Best Shakespeare productions: The Merry Wives of Windsor

From Ben Kingsley's Ford to Bill Alexander's 50s-era staging, Shakespeare's only purely English comedy perfectly captures middle-class mores. Let us know the best versions you've seen
Alexandra Gilbreath and Desmond Barrit in The Merry Wives of Windsor
Getting it on … Alexandra Gilbreath and Desmond Barrit in The Merry Wives of Windsor. Photograph: Pete Le May/Royal Shakespeare Company

I've always had a soft spot for this play. Long patronised by academics, it's Shakespeare's only purely English comedy, pins down middle-class mores to perfection and almost always works in the theatre. It also yielded one of Verdi's greatest operas.

Two productions I remember chiefly for portrayals of the manically jealous Ford. In Terry Hands's 1968 production, Ian Richardson looked, as one critic said, "as if he were being bounced on a trampoline". In a 1979 version by Trevor Nunn and John Caird, Ben Kingsley was like some permanently erupting Thames Valley Othello. But the production that did most to change our perspective was the 1985 production by Bill Alexander, which set the action in a recognisable 1950s world, with Lindsay Duncan and Janet Dale as the witty wives seen plotting under the hairdryer. Peter Jeffrey was a raffish, and faintly RAF-ish, Falstaff.

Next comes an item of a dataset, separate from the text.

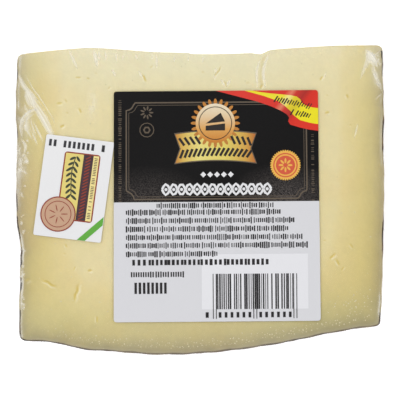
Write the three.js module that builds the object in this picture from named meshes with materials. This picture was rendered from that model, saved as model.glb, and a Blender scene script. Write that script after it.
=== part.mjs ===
// A film-wrapped wedge of hard cheese, lying on its lower cut face.
// Millimetres, +Z up. +X runs along the height of the wheel that the wedge was cut from, and
// +Y points from the rim to the thin tip. The upper cut face rises from the tip to the rim.
import * as THREE from 'three';

// Driving dimensions
const wheelHeight = 110.4;
const wedgeAngle = THREE.MathUtils.degToRad(17.0);

// The cut face seen square on: x is across the wheel's height and y is the distance from the
// wheel's axis, so the rim lies at large y. The tip was cut a few millimetres short of the axis.
const tipEdge = [
  [-53.0, 5.3], [-43.0, 4.3], [-32.5, 3.7], [-14.0, 5.0], [4.0, 5.5],
  [17.5, 5.4], [21.5, 4.5], [26.0, 3.7], [40.0, 2.9], [52.8, 2.8],
];
const rightSide = [[54.8, 4.6], [55.0, 14.0], [55.2, 26.0], [55.2, 44.0], [54.8, 64.0], [54.1, 84.2]];
const rimEdge = [
  [51.8, 86.6], [39.5, 88.8], [24.0, 91.6], [6.0, 94.2], [-12.0, 95.2], [-32.0, 93.8],
  [-41.5, 92.2], [-52.4, 91.0],
];
const leftSide = [[-54.0, 89.2], [-54.0, 64.0], [-55.0, 48.0], [-55.0, 30.0], [-55.3, 14.0], [-54.5, 6.6]];

// The tight film rounds the cut edges: each cut face is drawn in by edgeInset, and the rounding
// takes edgeShare of the wedge's angle.
const edgeInset = 1.9;
const edgeShare = 0.06;
const edgeRows = 3;
const angleRows = 22;
const outlineStep = 1.9;

// Rind pressed by the mould: a plaited band round the rim and a herringbone on the flat sides.
const rimReliefDepth = 0.32;
const rimStrandPitch = 8.0;
const rimZigzag = 28.0;
const sideReliefDepth = 0.2;
const sideGroovePitch = 9.0;
const sideReliefReach = 5.0;
const rimReliefReach = 8.0;

// The labels lie on the upper cut face. Their centres are given from the wheel's axis.
const labelThickness = 0.3;
const labelGap = 0.3;
const frontLabel = { width: 61.8, height: 69.8, corner: 0.9, x: 5.4, y: 50.9, turn: 0 };
const smallLabel = { width: 20.2, height: 30.4, corner: 0.6, x: -38.0, y: 45.5, turn: -7.4 };

const cheeseMaterial = new THREE.MeshStandardMaterial({ color: 0xdfd09e, roughness: 0.35, metalness: 0 });
const frontLabelMaterial = new THREE.MeshStandardMaterial({ color: 0x2b2829, roughness: 0.4, metalness: 0 });
const smallLabelMaterial = new THREE.MeshStandardMaterial({ color: 0xe7e7e9, roughness: 0.5, metalness: 0 });

// Points in the plane of the cut face, where y runs from the rim towards the axis.
function facePoints(pairs) {
  return pairs.map(([x, radius]) => new THREE.Vector2(x, -radius));
}

// The outline of the cut face as evenly spaced points, counter-clockwise.
function cutFaceOutline() {
  const edges = [leftSide, rimEdge, rightSide, tipEdge].map((edge) => facePoints(edge).reverse());
  const outline = new THREE.Path();
  outline.moveTo(edges[0][0].x, edges[0][0].y);
  edges.forEach((edge, index) => {
    const next = edges[(index + 1) % edges.length][0];
    const last = edge[edge.length - 1];
    const vertical = index % 2 === 0;
    outline.splineThru(edge.slice(1));
    outline.quadraticCurveTo(vertical ? last.x : next.x, vertical ? next.y : last.y, next.x, next.y);
  });
  const count = Math.round(outline.getLength() / outlineStep);
  return outline.getSpacedPoints(count).slice(0, count);
}

// How far along the wedge's angle a row lies, from 0 to 1, and how far it is drawn in.
function rowPlace(row) {
  const fromEnd = Math.min(row, angleRows - row);
  const turn = Math.min(fromEnd / edgeRows, 1) * Math.PI / 2;
  const rounding = edgeShare * (1 - Math.cos(turn));
  const straight = Math.max(fromEnd - edgeRows, 0) / (angleRows - 2 * edgeRows) * (1 - 2 * edgeShare);
  const share = rounding + straight;
  return { share: row <= angleRows / 2 ? share : 1 - share, inset: edgeInset * (1 - Math.sin(turn)) };
}

// Round ridges and grooves between -1 and 1.
function strands(distance, pitch) {
  return Math.cos(2 * Math.PI * distance / pitch);
}

// A zigzag line between 0 and half a pitch.
function zigzag(distance, pitch) {
  return Math.abs(distance - pitch * Math.round(distance / pitch));
}

// The plaited band: slanting strands that turn back at each zigzag.
function rimRelief(x, arcLength) {
  return rimReliefDepth * strands(arcLength + zigzag(x, rimZigzag), rimStrandPitch);
}

// The herringbone of the press board, mirrored about the middle of the wedge.
function sideRelief(radius, angle) {
  const across = Math.abs(radius * (angle - wedgeAngle / 2));
  return sideReliefDepth * strands(radius + across, sideGroovePitch);
}

// The wedge is the outline swept about the wheel's axis, from the lower cut face at 0 to the
// upper one at the wedge's angle.
function wedgeGeometry() {
  const shape = new THREE.Shape(cutFaceOutline());
  const geometry = new THREE.ExtrudeGeometry(shape, { depth: angleRows, steps: angleRows, bevelEnabled: false });
  const position = geometry.attributes.position;
  const half = wheelHeight / 2;
  const rimRadius = Math.max(...rimEdge.map(([, radius]) => radius));
  const middle = -rimRadius / 2;
  for (let i = 0; i < position.count; i++) {
    const { share, inset } = rowPlace(Math.round(position.getZ(i)));
    const angle = share * wedgeAngle;
    let x = position.getX(i) * (1 - inset / half);
    let y = middle + (position.getY(i) - middle) * (1 - inset / (rimRadius / 2));
    const sideShare = THREE.MathUtils.smoothstep(Math.abs(x), half - sideReliefReach, half - inset);
    const rimShare = THREE.MathUtils.smoothstep(-y, rimRadius - 2 * rimReliefReach, rimRadius - rimReliefReach);
    x += Math.sign(x) * sideShare * sideRelief(-y, angle);
    y -= rimShare * rimRelief(x, angle * rimRadius);
    position.setXYZ(i, x, y * Math.cos(angle), -y * Math.sin(angle));
  }
  geometry.computeVertexNormals();
  return geometry;
}

// A thin sheet with round corners, centred on its own origin, its back at z 0.
function labelGeometry({ width, height, corner }) {
  const right = width / 2;
  const top = height / 2;
  const outline = new THREE.Shape();
  outline.moveTo(-right + corner, -top);
  outline.lineTo(right - corner, -top);
  outline.absarc(right - corner, -top + corner, corner, -Math.PI / 2, 0);
  outline.absarc(right - corner, top - corner, corner, 0, Math.PI / 2);
  outline.absarc(-right + corner, top - corner, corner, Math.PI / 2, Math.PI);
  outline.absarc(-right + corner, -top + corner, corner, Math.PI, Math.PI * 1.5);
  return new THREE.ExtrudeGeometry(outline, { depth: labelThickness, curveSegments: 4, bevelEnabled: false });
}

function labelMesh(name, label, material) {
  const mesh = new THREE.Mesh(labelGeometry(label), material);
  mesh.name = name;
  mesh.position.set(label.x, -label.y, labelGap);
  mesh.rotation.z = THREE.MathUtils.degToRad(label.turn);
  return mesh;
}

const wedge = new THREE.Mesh(wedgeGeometry(), cheeseMaterial);
wedge.name = 'wrapped_wedge';

// The upper cut face's own frame: x across, y towards the axis, z out of the face.
const upperFace = new THREE.Group();
upperFace.rotation.x = -wedgeAngle;
upperFace.add(labelMesh('front_label', frontLabel, frontLabelMaterial));
upperFace.add(labelMesh('small_label', smallLabel, smallLabelMaterial));

// The origin is under the middle of the wedge's box, so the wheel's axis is moved off to +Y.
wedge.geometry.computeBoundingBox();
const boxCentre = wedge.geometry.boundingBox.getCenter(new THREE.Vector3());
const cheese = new THREE.Group();
cheese.position.set(-boxCentre.x, -boxCentre.y, 0);
cheese.add(wedge, upperFace);

export default cheese;
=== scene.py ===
"""A wedge of hard cheese in tight clear film, with a printed front label and a small sticker."""
import math

import bpy
import numpy as np
from bpy.props import FloatProperty, FloatVectorProperty, IntProperty, PointerProperty
from mathutils import Matrix, Vector, geometry
from mathutils.bvhtree import BVHTree


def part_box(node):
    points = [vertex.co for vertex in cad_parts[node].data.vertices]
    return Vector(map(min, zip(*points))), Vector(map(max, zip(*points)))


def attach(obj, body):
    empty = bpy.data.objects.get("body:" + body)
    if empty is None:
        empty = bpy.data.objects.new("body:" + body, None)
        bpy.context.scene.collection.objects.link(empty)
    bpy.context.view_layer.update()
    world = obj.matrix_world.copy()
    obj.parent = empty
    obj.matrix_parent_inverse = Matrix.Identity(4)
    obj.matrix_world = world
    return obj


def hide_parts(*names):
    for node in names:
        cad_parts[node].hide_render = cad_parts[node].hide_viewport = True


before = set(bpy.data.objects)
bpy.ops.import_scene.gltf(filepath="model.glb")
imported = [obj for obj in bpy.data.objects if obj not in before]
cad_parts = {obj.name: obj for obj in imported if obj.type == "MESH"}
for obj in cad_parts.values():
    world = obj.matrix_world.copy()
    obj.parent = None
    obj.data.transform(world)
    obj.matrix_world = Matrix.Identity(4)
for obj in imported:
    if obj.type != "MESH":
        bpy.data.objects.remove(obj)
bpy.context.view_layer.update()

bl_info = {
    "name": "Wrapped cheese wedge",
    "version": (1, 0, 0),
    "blender": (4, 5, 0),
    "location": "View3D > Sidebar > Cheese",
    "description": "Adds a film-wrapped wedge of hard cheese with its labels and a studio stage",
    "category": "Add Mesh",
}

MM = 0.001
WEDGE_ANGLE = math.radians(17.0)

# Unit vectors out of the upper cut face and up it, from the rim to the tip.
FACE_OUT = np.array([0, math.sin(WEDGE_ANGLE), math.cos(WEDGE_ANGLE)])
FACE_UP = np.array([0, math.cos(WEDGE_ANGLE), -math.sin(WEDGE_ANGLE)])

# Half the wheel's height and its radius, in millimetres.
HALF_HEIGHT = 55.2
RIM_RADIUS = 95.2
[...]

That set the tone for a series of updated versions, of which my favourite was, easily, the most recent. In 2012, Phillip Breen came up with a joyous Stratford production set in a sharply defined modern Windsor-on-Avon. Desmond Barrit was a magnificent Falstaff, seen disco-dancing at one point to the strains of Marvin Gaye's Let's Get It On. Alexandra Gilbreath as, in Libby Purves's choice phrase, "a yummy-mummy Mistress Ford in tight jeans" and Sylvestra le Touzel as a sensible, green-wellied Meg Page were both spot on. John Ramm's Ford, venomously hissing into an empty buck-basket, was a model of middle-class delusion. Why, I wonder, was this glorious production never seen again?